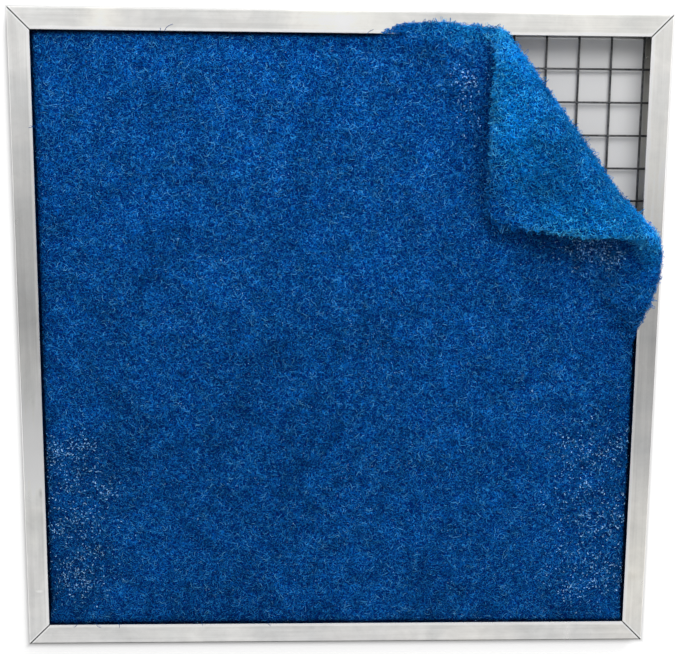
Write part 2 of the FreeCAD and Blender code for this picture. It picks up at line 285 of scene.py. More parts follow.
def aluminium(name, axis, tone):
    """Satin sheet: fine lines along one axis, faint bands across it, soft stains and scuffs,
    painted reflections along the rails, and painted highlights and shade at its edges.
    """
    shader = Shader(name)
    fine, drawn, cross = (shader.scaled_along(axis, *scales)
                          for scales in (FINE_LINES, DRAWN_LINES, CROSS_BANDS))
    lines = shader.noise(1.0, detail=4.0, roughness=0.65, vector=fine)
    drawn = shader.noise(1.0, detail=2.0, roughness=0.5, vector=drawn)
    bands = shader.noise(1.0, detail=2.5, roughness=0.6, vector=cross)
    stains = shader.noise(STAIN_SCALE, detail=4.0, roughness=0.55, distortion=1.2)
    scuffs = shader.noise(SCUFF_SCALE, detail=4.0, roughness=0.6, distortion=1.6)
    cool, warm = (tuple(tone * share for share in tint) for tint in (COOL_TINT, WARM_TINT))
    colour = shader.ramp(bands, ((0.34, cool), (0.62, warm)))
    colour = shader.times(colour, shader.ramp(lines, ((0.30, 0.95), (0.62, 1.0))))
    colour = shader.times(colour, shader.ramp(drawn, ((0.35, 0.94), (0.65, 1.04))))
    colour = shader.times(colour, shader.ramp(stains, ((0.22, 0.86), (0.78, 1.08))), 0.5)
    colour = shader.times(colour, shader.ramp(scuffs, ((0.22, 0.90), (0.50, 1.0))), 0.5)
    # Painted reflections along the rails, and a few small marks
    colour = shader.shaded(colour, REFLECTIONS_AND_MARKS)
    rough = shader.ramp(stains, ((0.25, 0.33), (0.75, 0.27)))
    shader.set(Base_Color=painted_rim_light(shader, colour), Metallic=1.0, Roughness=rough)
    shader.bump(lines, 0.10, 0.0003, edge=EDGE_ROUND)
    return shader.material


# Zinc of the wires
SPANGLE_SCALE = 420.0
GRIME_SCALE = 45.0
ZINC_DARK = (0.09, 0.092, 0.095)
ZINC_LIGHT = (0.20, 0.203, 0.206)


def galvanised(name):
    """Dull zinc with spangles and grime."""
    shader = Shader(name)
    spangle = shader.noise(SPANGLE_SCALE, detail=4.0, roughness=0.6)
    grime = shader.noise(GRIME_SCALE, detail=4.0, roughness=0.6)
    colour = shader.ramp(spangle, ((0.35, ZINC_DARK), (0.6, ZINC_LIGHT)))
    colour = shader.times(colour, shader.ramp(grime, ((0.4, 0.45), (0.6, 1.0))), 0.6)
    rough = shader.ramp(grime, ((0.35, 0.62), (0.65, 0.46)))
    shader.set(Base_Color=colour, Metallic=0.9, Roughness=rough)
    shader.bump(spangle, 0.35, 0.0002)
    return shader.material


# Blues of the pad, with pale specks of painted light, and the places where it is worn thin, where
# more specks and a painted shade show: centre, radius on the plan and strength
CORE_DARK = (0.0002, 0.018, 0.135)
CORE_MIDDLE = (0.001, 0.096, 0.420)
CORE_LIGHT = (0.018, 0.230, 0.600)
SPECK = (0.30, 0.58, 0.98)
THIN_PLACES = (
    ((-0.226, -0.093, 0.017), 0.015, 1.0), ((-0.206, -0.089, 0.017), 0.019, 1.0),
    ((-0.187, -0.120, 0.017), 0.016, 0.7), ((-0.225, -0.154, 0.017), 0.013, 1.0),
    ((-0.194, -0.172, 0.017), 0.015, 0.7), ((-0.212, -0.193, 0.017), 0.024, 1.0),
    ((0.225, -0.086, 0.017), 0.018, 0.8), ((0.218, -0.150, 0.017), 0.022, 0.7),
    ((0.198, -0.147, 0.017), 0.014, 0.7), ((0.216, -0.195, 0.017), 0.026, 0.6),
    ((0.186, -0.085, 0.017), 0.020, 0.5), ((0.192, -0.208, 0.017), 0.018, 0.5),
    ((0.103, 0.198, 0.026), 0.026, 0.6), ((0.191, 0.077, 0.024), 0.017, 1.6),
    ((0.208, 0.070, 0.025), 0.017, 1.6), ((-0.214, -0.105, 0.017), 0.040, 0.40),
    ((-0.210, -0.150, 0.017), 0.040, 0.35), ((-0.208, -0.190, 0.017), 0.040, 0.35),
    ((0.206, -0.095, 0.017), 0.045, 0.30), ((0.204, -0.140, 0.017), 0.045, 0.32),
    ((0.202, -0.188, 0.017), 0.045, 0.30), ((0.112, 0.178, 0.026), 0.034, 0.35),
    ((0.185, 0.076, 0.024), 0.030, 0.40),
)
THIN_HEIGHT = 0.016

# Painted highlights and painted shade on strips of the fold: centre, reach on each axis and shade
FLAP_LIGHT_AND_SHADE = (
    ((0.122, 0.165, 0.050), (0.028, 0.120, 0.024), (1.05, 1.40, 1.30)),
    ((0.168, 0.094, 0.050), (0.095, 0.024, 0.026), (1.04, 1.70, 1.66)),
    ((0.238, 0.062, 0.042), (0.026, 0.055, 0.026), (1.20, 1.62, 1.54)),
    ((0.092, 0.238, 0.034), (0.060, 0.016, 0.022), (1.60, 1.75, 1.28)),
    ((0.208, 0.110, 0.050), (0.028, 0.028, 0.030), (1.00, 0.86, 0.80)),
)

# Shades of the pad: small and broad clumps, painted light that grows towards the top edge, lighter
# with height on the raised back face of the fold, and painted shade towards the lips where the pad
# lies in the frame. Heights are shares of the first one.
BACK_FACE_HEIGHT = 0.045
SMALL_CLUMP_SCALE = 75.0
BROAD_CLUMP_SCALE = 17.0
SMALL_CLUMPS = ((0.31, 0.74), (0.68, 1.22))
BROAD_CLUMPS = ((0.33, 0.87), (0.67, 1.11))
PAINTED_LIGHT_TO_TOP = ((0.45, 0.98), (0.92, 1.20))
RAISED = ((0.78, 1.0), (1.0, (1.36, 1.40, 1.16)))
IN_FRAME = ((0.40, 1.0), (0.46, 0.0))
LIP_SHADE = ((INNER_EDGE - 0.060, 1.0), (INNER_EDGE - 0.006, 0.84), (INNER_EDGE - 0.001, 0.16))

# Threads painted on the core as scale and shift, its grain, and the streaks on the loose fibres
DEEP_THREADS = (330.0, (3.0, 1.0, 0.0))
LIGHT_THREADS = (410.0, (0.0, 7.0, 2.0))
GRAIN_SCALE = 820.0
STREAK_SCALE = 900.0


def clumps_and_painted_light(shader, colour):
    """Soft clumps, painted light towards the top edge, lighter with height on the fold, painted
    highlights and shade on the fold's strips, and painted shade beside the lips, the same on the
    core and on the loose fibres.
    """
    _, y, z = shader.axes()
    small = shader.noise(SMALL_CLUMP_SCALE, detail=3.0, roughness=0.6)
    broad = shader.noise(BROAD_CLUMP_SCALE, detail=2.0)
    # Painted light: lighter towards the top edge
    upward = shader.math("ADD", shader.math("MULTIPLY", y, 2.0), 0.5)
    height = shader.math("MULTIPLY", z, 1.0 / BACK_FACE_HEIGHT)
    for factor, stops in ((small, SMALL_CLUMPS), (broad, BROAD_CLUMPS), (upward, PAINTED_LIGHT_TO_TOP),
                          (height, RAISED)):
        colour = shader.times(colour, shader.ramp(factor, stops))
    # Painted highlights and shade on strips of the fold
    colour = shader.shaded(colour, FLAP_LIGHT_AND_SHADE)
    # Painted shade beside the lips, only where the pad lies in the frame
    beside = shader.ramp(shader.from_middle(), LIP_SHADE)
    return shader.times(colour, beside, shader.ramp(height, IN_FRAME))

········

Task goal:
Extract exactly the leading lines of the data, stopping at and including the line with "ZINC_LIGHT = (0.20, 0.203, 0.206)".

Task response:
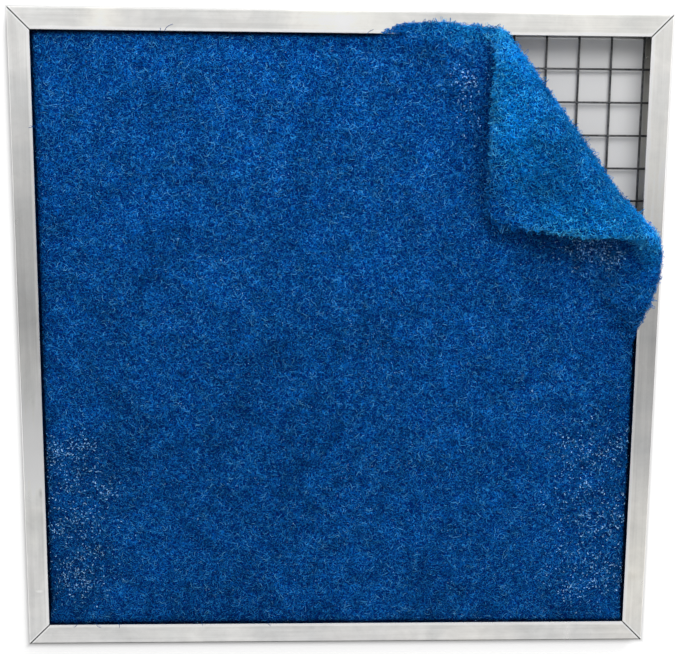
Write part 2 of the FreeCAD and Blender code for this picture. It picks up at line 285 of scene.py. More parts follow.
def aluminium(name, axis, tone):
    """Satin sheet: fine lines along one axis, faint bands across it, soft stains and scuffs,
    painted reflections along the rails, and painted highlights and shade at its edges.
    """
    shader = Shader(name)
    fine, drawn, cross = (shader.scaled_along(axis, *scales)
                          for scales in (FINE_LINES, DRAWN_LINES, CROSS_BANDS))
    lines = shader.noise(1.0, detail=4.0, roughness=0.65, vector=fine)
    drawn = shader.noise(1.0, detail=2.0, roughness=0.5, vector=drawn)
    bands = shader.noise(1.0, detail=2.5, roughness=0.6, vector=cross)
    stains = shader.noise(STAIN_SCALE, detail=4.0, roughness=0.55, distortion=1.2)
    scuffs = shader.noise(SCUFF_SCALE, detail=4.0, roughness=0.6, distortion=1.6)
    cool, warm = (tuple(tone * share for share in tint) for tint in (COOL_TINT, WARM_TINT))
    colour = shader.ramp(bands, ((0.34, cool), (0.62, warm)))
    colour = shader.times(colour, shader.ramp(lines, ((0.30, 0.95), (0.62, 1.0))))
    colour = shader.times(colour, shader.ramp(drawn, ((0.35, 0.94), (0.65, 1.04))))
    colour = shader.times(colour, shader.ramp(stains, ((0.22, 0.86), (0.78, 1.08))), 0.5)
    colour = shader.times(colour, shader.ramp(scuffs, ((0.22, 0.90), (0.50, 1.0))), 0.5)
    # Painted reflections along the rails, and a few small marks
    colour = shader.shaded(colour, REFLECTIONS_AND_MARKS)
    rough = shader.ramp(stains, ((0.25, 0.33), (0.75, 0.27)))
    shader.set(Base_Color=painted_rim_light(shader, colour), Metallic=1.0, Roughness=rough)
    shader.bump(lines, 0.10, 0.0003, edge=EDGE_ROUND)
    return shader.material


# Zinc of the wires
SPANGLE_SCALE = 420.0
GRIME_SCALE = 45.0
ZINC_DARK = (0.09, 0.092, 0.095)
ZINC_LIGHT = (0.20, 0.203, 0.206)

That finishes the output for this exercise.